* [Input rows]

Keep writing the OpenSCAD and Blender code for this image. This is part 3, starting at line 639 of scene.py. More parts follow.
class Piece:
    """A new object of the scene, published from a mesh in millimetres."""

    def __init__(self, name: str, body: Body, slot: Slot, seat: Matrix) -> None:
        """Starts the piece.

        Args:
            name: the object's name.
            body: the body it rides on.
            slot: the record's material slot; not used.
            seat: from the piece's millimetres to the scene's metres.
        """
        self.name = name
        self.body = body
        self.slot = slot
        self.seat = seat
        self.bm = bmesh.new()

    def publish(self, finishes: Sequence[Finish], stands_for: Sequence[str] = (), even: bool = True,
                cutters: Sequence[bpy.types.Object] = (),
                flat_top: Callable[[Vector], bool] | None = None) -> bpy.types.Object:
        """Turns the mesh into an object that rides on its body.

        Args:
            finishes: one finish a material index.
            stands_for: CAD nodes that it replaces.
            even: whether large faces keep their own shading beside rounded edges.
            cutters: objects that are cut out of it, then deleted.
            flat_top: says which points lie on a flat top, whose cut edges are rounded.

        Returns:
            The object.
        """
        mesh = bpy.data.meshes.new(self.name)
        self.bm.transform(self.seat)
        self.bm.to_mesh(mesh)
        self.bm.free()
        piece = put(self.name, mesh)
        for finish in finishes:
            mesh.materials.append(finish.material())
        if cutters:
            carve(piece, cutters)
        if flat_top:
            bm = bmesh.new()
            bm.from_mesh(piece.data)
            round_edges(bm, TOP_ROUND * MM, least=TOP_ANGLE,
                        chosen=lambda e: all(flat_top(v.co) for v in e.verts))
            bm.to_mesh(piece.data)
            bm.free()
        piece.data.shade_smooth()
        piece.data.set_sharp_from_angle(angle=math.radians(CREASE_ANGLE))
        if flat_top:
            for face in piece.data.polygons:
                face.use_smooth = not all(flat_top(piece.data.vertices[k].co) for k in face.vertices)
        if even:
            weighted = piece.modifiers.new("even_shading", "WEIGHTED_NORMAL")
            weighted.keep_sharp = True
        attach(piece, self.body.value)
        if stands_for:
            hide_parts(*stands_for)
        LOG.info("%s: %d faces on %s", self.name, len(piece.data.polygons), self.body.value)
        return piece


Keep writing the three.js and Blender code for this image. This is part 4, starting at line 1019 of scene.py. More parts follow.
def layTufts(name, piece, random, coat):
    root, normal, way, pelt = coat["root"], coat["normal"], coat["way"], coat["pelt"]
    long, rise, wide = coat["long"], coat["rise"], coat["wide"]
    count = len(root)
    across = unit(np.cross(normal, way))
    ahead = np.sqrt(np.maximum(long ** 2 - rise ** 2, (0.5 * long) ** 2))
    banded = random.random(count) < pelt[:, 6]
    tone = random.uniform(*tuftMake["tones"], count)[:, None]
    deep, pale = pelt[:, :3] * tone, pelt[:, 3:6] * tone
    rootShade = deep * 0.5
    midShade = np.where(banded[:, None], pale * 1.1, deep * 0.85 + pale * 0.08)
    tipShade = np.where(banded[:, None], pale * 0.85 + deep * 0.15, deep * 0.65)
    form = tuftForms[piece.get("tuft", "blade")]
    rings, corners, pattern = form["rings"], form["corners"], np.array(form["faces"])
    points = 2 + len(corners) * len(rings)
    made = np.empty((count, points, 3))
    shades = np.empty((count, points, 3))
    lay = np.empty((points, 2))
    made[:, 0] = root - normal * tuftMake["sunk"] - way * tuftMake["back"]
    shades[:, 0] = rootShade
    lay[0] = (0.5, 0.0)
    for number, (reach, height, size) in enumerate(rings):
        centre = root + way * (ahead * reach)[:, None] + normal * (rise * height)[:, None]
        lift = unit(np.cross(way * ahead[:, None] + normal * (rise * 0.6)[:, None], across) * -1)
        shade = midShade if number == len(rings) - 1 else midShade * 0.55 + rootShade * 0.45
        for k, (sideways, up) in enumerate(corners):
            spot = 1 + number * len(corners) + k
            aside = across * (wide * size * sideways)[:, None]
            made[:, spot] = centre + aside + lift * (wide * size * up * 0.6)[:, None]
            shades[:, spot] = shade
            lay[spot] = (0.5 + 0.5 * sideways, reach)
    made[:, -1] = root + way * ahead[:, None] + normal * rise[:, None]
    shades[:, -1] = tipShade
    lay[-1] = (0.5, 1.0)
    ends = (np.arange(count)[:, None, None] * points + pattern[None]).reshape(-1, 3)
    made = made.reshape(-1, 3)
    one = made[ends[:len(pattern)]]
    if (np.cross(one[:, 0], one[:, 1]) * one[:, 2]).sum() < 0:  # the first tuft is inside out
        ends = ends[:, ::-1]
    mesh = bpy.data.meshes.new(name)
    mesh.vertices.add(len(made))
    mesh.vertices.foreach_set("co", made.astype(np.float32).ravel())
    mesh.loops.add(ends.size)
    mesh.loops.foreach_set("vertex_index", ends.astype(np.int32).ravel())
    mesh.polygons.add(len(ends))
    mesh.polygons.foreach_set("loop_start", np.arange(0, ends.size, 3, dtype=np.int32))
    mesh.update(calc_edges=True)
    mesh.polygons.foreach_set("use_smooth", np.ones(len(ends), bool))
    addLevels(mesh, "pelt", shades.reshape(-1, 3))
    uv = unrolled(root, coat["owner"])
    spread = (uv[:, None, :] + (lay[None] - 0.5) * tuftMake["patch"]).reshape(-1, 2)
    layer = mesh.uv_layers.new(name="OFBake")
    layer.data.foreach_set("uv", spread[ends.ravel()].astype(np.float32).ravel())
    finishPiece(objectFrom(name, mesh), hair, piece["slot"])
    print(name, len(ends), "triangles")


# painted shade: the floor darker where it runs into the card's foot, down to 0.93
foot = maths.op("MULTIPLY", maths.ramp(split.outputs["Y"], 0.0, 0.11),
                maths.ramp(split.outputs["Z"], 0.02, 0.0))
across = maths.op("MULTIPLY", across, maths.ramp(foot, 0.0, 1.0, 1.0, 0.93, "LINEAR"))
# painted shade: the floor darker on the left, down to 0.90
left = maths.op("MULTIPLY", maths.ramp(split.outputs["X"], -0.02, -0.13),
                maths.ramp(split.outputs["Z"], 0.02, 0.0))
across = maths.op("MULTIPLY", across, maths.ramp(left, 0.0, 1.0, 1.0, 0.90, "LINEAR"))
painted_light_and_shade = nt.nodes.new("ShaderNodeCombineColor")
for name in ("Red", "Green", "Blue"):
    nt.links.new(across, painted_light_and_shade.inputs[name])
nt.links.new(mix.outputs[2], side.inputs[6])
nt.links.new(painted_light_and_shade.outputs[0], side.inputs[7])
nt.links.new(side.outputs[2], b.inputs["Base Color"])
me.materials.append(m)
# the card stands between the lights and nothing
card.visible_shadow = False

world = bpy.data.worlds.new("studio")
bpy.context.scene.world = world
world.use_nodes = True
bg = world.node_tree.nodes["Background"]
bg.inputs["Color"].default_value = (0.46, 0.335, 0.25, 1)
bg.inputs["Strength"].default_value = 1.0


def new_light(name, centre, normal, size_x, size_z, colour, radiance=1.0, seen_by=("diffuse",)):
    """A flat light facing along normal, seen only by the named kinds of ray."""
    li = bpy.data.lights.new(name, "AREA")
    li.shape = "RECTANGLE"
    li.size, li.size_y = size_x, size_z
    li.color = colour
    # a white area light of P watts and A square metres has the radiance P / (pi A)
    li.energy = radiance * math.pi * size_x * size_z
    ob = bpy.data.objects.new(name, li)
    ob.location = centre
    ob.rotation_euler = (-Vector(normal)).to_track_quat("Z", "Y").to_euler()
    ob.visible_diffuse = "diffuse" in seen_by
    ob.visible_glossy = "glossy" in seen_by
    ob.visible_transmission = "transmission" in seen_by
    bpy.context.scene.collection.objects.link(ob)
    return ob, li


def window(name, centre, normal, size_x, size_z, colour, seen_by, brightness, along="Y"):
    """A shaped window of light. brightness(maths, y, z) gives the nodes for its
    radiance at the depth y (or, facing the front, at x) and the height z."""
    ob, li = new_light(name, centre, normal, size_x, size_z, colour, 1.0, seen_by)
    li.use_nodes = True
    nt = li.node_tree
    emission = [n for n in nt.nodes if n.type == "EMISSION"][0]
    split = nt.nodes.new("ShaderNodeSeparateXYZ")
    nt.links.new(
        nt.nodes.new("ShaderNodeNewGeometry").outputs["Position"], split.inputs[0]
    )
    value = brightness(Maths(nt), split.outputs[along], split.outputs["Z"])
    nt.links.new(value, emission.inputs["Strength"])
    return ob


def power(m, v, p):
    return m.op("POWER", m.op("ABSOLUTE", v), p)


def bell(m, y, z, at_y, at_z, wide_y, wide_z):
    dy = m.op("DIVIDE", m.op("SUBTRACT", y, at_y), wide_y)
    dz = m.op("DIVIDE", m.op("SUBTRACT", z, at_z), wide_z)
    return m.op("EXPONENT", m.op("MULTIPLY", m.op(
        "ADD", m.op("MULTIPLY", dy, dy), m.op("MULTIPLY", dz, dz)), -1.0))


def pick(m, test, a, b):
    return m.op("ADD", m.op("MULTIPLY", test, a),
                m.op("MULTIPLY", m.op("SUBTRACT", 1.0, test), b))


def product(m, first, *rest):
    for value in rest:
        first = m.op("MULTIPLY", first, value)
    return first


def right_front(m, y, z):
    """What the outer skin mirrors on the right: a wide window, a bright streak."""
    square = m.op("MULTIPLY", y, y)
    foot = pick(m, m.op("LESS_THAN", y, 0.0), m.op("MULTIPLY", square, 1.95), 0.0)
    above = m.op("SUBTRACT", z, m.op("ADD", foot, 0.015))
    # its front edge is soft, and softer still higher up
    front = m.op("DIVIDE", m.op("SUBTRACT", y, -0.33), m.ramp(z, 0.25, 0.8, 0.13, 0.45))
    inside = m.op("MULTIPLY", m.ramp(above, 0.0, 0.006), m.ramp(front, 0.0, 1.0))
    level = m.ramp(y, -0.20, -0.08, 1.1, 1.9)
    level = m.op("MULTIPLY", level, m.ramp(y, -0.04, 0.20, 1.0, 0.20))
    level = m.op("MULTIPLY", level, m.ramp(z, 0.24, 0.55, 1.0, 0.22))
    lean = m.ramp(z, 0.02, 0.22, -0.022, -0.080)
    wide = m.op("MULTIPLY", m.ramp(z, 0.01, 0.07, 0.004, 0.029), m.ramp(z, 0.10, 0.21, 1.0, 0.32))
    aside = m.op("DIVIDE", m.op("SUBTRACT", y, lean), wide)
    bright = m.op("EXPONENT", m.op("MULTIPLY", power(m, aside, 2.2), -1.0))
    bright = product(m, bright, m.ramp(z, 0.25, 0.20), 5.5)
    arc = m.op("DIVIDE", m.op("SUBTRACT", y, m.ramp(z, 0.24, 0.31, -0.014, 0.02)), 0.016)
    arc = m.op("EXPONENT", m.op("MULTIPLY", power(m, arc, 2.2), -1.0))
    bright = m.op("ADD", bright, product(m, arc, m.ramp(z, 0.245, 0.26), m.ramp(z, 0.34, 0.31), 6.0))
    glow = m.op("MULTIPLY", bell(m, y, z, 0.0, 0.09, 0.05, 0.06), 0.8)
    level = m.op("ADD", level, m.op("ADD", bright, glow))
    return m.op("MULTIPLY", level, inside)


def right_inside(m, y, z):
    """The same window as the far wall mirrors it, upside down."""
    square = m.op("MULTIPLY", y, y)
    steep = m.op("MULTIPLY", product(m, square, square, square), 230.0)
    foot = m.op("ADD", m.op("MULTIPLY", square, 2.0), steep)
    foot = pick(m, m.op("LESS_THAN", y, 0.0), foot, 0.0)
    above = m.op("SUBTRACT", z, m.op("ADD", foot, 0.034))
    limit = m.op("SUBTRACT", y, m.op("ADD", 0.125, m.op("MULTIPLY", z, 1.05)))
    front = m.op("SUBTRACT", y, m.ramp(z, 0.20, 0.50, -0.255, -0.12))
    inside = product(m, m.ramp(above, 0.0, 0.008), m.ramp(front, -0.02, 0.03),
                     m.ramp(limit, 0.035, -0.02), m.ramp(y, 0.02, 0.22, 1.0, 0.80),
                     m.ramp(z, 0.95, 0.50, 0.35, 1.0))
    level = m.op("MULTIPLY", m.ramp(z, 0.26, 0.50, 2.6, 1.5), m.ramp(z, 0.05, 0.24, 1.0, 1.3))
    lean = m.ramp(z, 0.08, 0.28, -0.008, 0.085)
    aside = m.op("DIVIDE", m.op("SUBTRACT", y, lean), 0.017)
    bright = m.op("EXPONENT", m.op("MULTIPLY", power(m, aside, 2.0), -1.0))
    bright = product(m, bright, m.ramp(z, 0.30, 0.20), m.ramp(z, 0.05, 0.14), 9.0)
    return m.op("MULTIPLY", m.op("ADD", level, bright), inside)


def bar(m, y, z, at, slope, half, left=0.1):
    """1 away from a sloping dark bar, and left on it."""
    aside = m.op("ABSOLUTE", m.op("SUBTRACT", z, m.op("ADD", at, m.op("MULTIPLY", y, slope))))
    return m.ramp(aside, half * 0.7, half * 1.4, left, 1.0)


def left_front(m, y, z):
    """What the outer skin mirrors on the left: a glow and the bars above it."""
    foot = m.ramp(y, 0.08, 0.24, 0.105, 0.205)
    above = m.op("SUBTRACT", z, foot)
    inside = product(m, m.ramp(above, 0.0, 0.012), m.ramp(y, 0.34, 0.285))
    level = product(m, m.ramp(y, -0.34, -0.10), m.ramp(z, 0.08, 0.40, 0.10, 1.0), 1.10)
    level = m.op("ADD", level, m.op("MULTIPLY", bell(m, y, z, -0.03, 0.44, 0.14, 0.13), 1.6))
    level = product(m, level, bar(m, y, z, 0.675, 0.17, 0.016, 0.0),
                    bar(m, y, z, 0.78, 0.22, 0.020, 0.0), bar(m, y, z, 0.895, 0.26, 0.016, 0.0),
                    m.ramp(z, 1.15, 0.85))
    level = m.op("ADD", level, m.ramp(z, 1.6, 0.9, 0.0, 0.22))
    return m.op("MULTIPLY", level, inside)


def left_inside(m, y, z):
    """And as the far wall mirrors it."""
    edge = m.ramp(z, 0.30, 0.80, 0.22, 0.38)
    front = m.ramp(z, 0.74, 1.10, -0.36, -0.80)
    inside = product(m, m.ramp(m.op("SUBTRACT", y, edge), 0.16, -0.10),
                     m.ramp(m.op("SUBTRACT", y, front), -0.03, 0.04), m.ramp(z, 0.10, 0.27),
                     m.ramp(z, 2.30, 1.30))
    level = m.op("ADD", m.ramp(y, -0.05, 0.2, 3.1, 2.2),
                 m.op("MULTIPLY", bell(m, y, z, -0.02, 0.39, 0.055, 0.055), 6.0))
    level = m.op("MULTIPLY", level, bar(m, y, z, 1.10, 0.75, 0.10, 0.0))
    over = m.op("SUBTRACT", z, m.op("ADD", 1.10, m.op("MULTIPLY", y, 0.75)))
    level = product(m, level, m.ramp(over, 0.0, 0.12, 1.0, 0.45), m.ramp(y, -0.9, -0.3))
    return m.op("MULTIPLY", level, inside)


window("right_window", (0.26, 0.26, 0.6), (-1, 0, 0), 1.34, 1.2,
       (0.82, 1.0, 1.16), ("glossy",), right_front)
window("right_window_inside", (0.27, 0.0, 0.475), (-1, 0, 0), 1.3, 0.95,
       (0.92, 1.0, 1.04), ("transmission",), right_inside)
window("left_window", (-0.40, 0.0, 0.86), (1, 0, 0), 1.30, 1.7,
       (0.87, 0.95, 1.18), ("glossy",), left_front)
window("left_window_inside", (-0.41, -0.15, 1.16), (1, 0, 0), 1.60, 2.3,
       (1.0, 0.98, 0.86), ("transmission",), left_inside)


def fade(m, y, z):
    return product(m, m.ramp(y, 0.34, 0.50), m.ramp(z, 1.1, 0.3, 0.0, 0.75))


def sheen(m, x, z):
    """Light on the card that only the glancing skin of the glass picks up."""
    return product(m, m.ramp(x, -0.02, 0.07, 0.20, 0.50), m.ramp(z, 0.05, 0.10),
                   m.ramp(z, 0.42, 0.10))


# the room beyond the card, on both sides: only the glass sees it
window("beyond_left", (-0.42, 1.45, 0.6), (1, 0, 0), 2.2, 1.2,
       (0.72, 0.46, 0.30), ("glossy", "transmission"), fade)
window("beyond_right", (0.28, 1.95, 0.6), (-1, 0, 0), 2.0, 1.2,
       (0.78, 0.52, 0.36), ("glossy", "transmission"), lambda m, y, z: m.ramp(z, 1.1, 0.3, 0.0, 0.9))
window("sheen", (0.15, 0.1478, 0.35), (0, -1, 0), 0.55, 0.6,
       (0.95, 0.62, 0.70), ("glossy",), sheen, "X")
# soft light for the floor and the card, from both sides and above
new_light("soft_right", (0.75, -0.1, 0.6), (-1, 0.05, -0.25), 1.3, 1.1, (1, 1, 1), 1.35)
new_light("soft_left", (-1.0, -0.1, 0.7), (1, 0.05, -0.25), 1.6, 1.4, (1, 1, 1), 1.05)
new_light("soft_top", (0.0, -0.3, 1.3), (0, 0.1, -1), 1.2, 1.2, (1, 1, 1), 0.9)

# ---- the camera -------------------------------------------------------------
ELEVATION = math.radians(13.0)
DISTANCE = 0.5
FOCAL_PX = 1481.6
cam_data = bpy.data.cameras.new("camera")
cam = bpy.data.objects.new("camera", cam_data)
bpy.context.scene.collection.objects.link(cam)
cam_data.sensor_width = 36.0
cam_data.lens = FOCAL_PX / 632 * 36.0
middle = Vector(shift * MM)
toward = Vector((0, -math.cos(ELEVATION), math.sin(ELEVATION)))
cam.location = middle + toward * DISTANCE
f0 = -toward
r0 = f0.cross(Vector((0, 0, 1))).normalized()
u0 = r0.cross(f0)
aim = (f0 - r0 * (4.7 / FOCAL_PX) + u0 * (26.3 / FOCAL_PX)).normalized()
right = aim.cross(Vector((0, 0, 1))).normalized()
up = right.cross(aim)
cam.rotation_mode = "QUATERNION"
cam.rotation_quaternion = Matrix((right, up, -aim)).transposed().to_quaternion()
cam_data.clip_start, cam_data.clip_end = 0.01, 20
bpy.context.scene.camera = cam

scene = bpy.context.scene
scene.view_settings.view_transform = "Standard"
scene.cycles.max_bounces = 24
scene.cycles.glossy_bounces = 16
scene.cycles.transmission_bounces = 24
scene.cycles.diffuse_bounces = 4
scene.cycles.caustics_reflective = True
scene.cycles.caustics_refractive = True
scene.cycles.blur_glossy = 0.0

* [Task objective] Extract exactly and only the lines above from the line containing "hide_parts(*stands_for)" through the line containing "return piece", both end lines included.

* [Result below]
            hide_parts(*stands_for)
        LOG.info("%s: %d faces on %s", self.name, len(piece.data.polygons), self.body.value)
        return piece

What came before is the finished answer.